I'm thinking of putting down sand in my chicken yard, but I'm wondering how it works when it gets very hot. Does the sand hold the heat (like on a beach on a really hot sunny day) making the chickens hotter? We live in Iowa, so we don't have blistering Arizona type heat, but it gets pretty hot at times. Part of the yard is shaded by grape vines and part is open to the sun. (And usually they are allowed to run around the pasture, but there are times they need to stay in their yard, and on hot days they don't like to roam too far anyway.) I've heard lots of folks rave about sand, but I've always wondered about this part.

Thanks,
Autumn


----------



## nannypattyrn (Aug 23, 2015)

Hi, Autumn! Any soil is going to be hot in the direct sun. Sand is good, in the run and coop. It's not going to hold heat nearly as much where you are as it does on the beach.


----------



## robin416 (Sep 8, 2013)

And the birds really love it when it's damp. If you've got a hose close enough to spray it down it sucks the heat out of it and the birds can cool off on the damp sand.


----------



## dawg53 (Aug 25, 2015)

Chickens dig holes in the sand and lay in the holes where the sand is cooler. They do the same with dirt. However when there's a downpour, sand absorbs the water and dries quicker just like at the beach. Mudholes/puddles are nasty and we all know chickens love to drink out of them. Sand doesnt usually wash away in hard rains neither. Sand also helps deter insects/parasites and it's easier to scoop poop.
Here where I live, afternoon storms are common with 1-3 inches of rain per hour and sometimes the storms "train" over our area (like yesterday afternoon.) The hard rains pack the sand down into the soil. Then it may require a truckload or two of sand replenishment in the pens to keep it level with the yard outside the pens. You dont want the yard higher than the pens, flooding rainwater will flow into the pens.
I have a gutter attached to the roof of the main coop which flows the rainwater out into the yard away from the pens via a 4 inch corrugated drain hose and it works great. The two inch drain hose didnt work last summer, I found that out the hard way. It took 5 or 6 truckloads of sand to replenish the pens.
When I lived in Georgia, all my pens had sand in them and were tarped over as were the coops. Flooding rains wernt an issue and everything was high and dry.

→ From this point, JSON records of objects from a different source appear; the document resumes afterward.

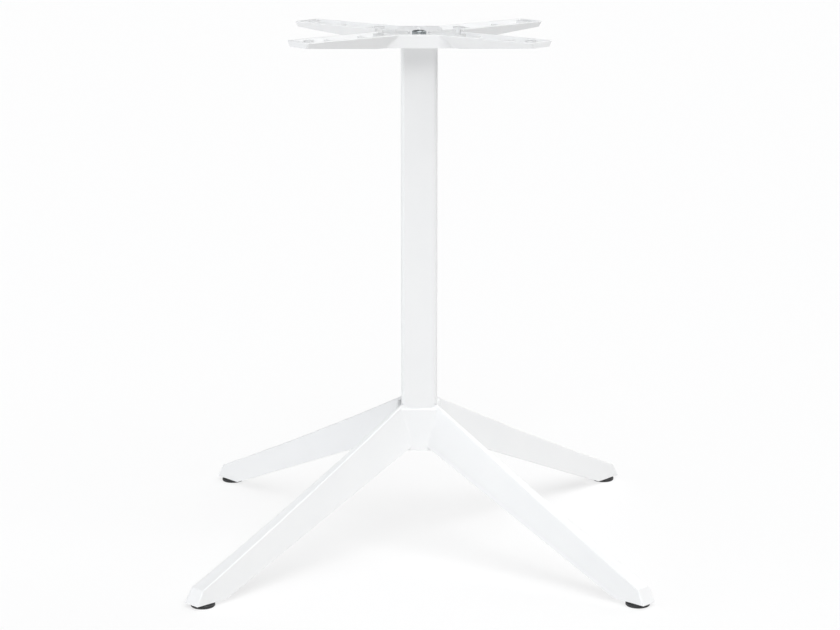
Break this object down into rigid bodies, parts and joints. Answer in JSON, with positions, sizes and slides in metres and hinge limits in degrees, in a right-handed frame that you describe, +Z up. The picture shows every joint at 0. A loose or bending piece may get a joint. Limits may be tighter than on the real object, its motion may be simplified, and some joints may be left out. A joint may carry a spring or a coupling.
{
  "type": "table base",
  "caption": "Table base: square column on splayed, tapering cast legs with levelling glides, and an X-shaped bracket on top for a tabletop.",
  "frame": {"origin": "on the floor under the column's axis: the centre of the bounding box's bottom face", "axes": "+Z up along the column; X and Y are parallel to the column's faces, the legs lie on the diagonals"},
  "size_m": [0.614, 0.614, 0.72],
  "materials": {
    "powder_coat": "satin powder coat",
    "zinc_steel": "zinc plated",
    "black_plastic": "moulded"
  },
  "bodies": {
    "base": {"leg_star": "powder_coat", "column_tube": "powder_coat", "top_bracket": "powder_coat", "tie_bolt": "zinc_steel", "top_washer": "zinc_steel", "bottom_washer": "zinc_steel", "bottom_nut": "zinc_steel"},
    "glide_front_left": {"glide_pad_front_left": "black_plastic", "glide_stud_front_left": "zinc_steel"},
    "glide_front_right": {"glide_pad_front_right": "black_plastic", "glide_stud_front_right": "zinc_steel"},
    "glide_back_left": {"glide_pad_back_left": "black_plastic", "glide_stud_back_left": "zinc_steel"},
    "glide_back_right": {"glide_pad_back_right": "black_plastic", "glide_stud_back_right": "zinc_steel"}
  },
  "joints": [
    {"name": "level_front_left", "type": "slide", "parent": "base", "child": "glide_front_left", "axis": [0, 0, -1], "range_m": [0, 0.008]},
    {"name": "level_front_right", "type": "slide", "parent": "base", "child": "glide_front_right", "axis": [0, 0, -1], "range_m": [0, 0.008]},
    {"name": "level_back_left", "type": "slide", "parent": "base", "child": "glide_back_left", "axis": [0, 0, -1], "range_m": [0, 0.008]},
    {"name": "level_back_right", "type": "slide", "parent": "base", "child": "glide_back_right", "axis": [0, 0, -1], "range_m": [0, 0.008]}
  ]
}
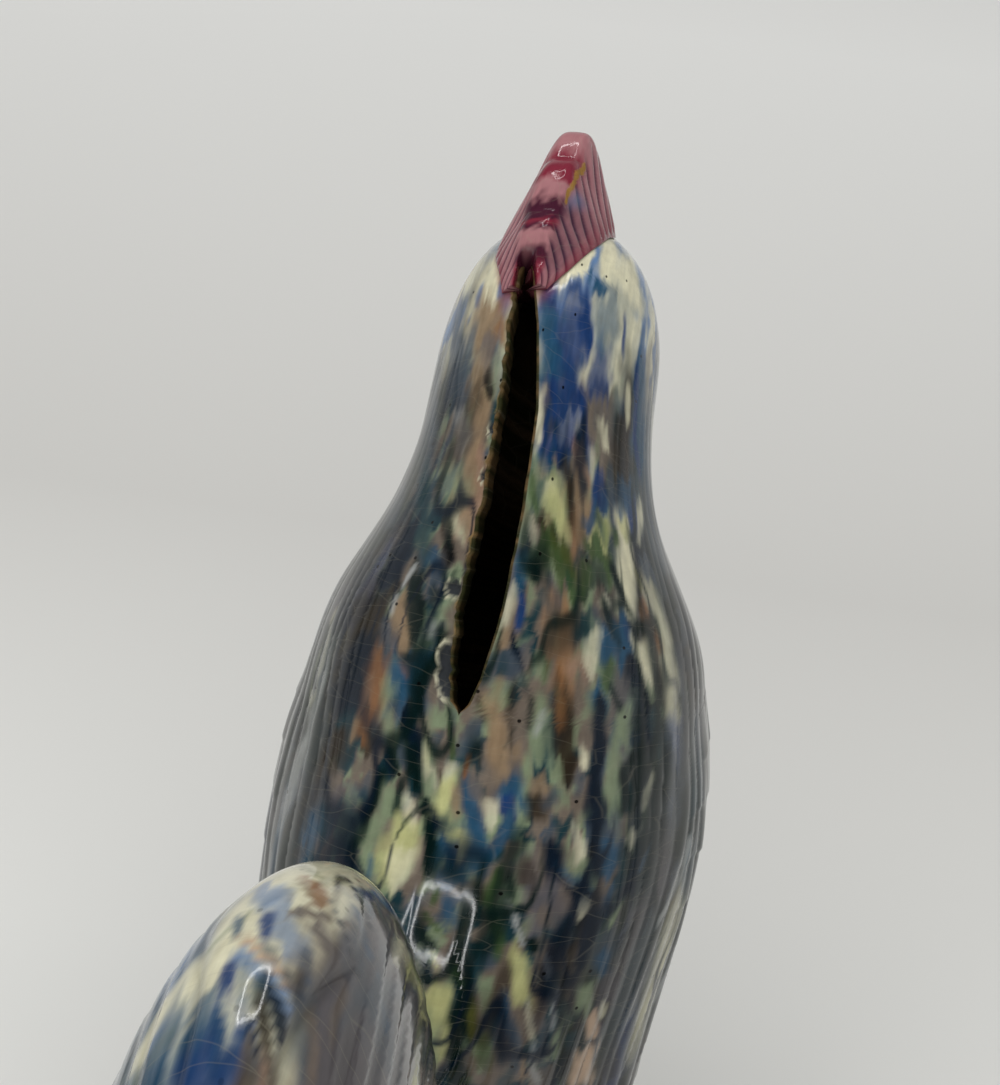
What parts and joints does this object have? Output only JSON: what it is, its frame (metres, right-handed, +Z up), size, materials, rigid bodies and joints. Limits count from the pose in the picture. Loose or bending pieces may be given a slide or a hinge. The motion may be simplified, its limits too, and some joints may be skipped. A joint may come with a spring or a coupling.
{
  "type": "cockerel money box",
  "caption": "Hollow standing cockerel of glazed earthenware with a long coin slot down the nape, raised on legs and a stump over a round base.",
  "frame": {"origin": "centre of the round foot, on the plane that it stands on", "axes": "+Z up, the bird looks along -Y and its tail points along +Y, +X is the bird's left"},
  "size_m": [0.068, 0.1885, 0.1866],
  "materials": {
    "glaze_body": "glossy",
    "glaze_tail": "glossy",
    "glaze_red": "glossy",
    "glaze_ochre": "glossy",
    "glaze_dark": "glossy",
    "glaze_brown": "glossy",
    "glaze_green": "glossy",
    "bare_clay": "matte"
  },
  "bodies": {
    "root": {"left_body_half": "glaze_body", "right_body_half": "glaze_body", "left_tail_half": "glaze_tail", "right_tail_half": "glaze_tail", "comb": "glaze_red", "upper_beak": "glaze_ochre", "lower_beak": "glaze_ochre", "left_eye": "glaze_dark", "right_eye": "glaze_dark", "left_ear_lobe": "glaze_red", "right_ear_lobe": "glaze_red", "left_wattle": "glaze_red", "right_wattle": "glaze_red", "left_wing": "glaze_body", "right_wing": "glaze_body", "left_thigh": "glaze_body", "right_thigh": "glaze_body", "left_leg": "glaze_ochre", "right_leg": "glaze_ochre", "left_spur": "glaze_ochre", "right_spur": "glaze_ochre", "left_foot": "glaze_ochre", "right_foot": "glaze_ochre", "stump": "glaze_brown", "base_mound": "glaze_green", "base_disc": "bare_clay"}
  },
  "joints": []
}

My chickens free ranged during the day.
When it comes to chickens, keeping everything as dry as possible is best.


----------



## seminole wind (Aug 22, 2015)

I like sand because it sucks the moisture out of the poop.


----------



## Autumn (Jun 18, 2016)

Thank you for all the input. I think you all have persuaded me to try the sand. We have a lot of clay in our soil, so it gets very compacted. Thankfully it is on a slope, so it drains well, and gets a good cleaning with every thunderstorm. So I'll just have to think of what I want to do to keep the advantage of the slope without losing the sand!


----------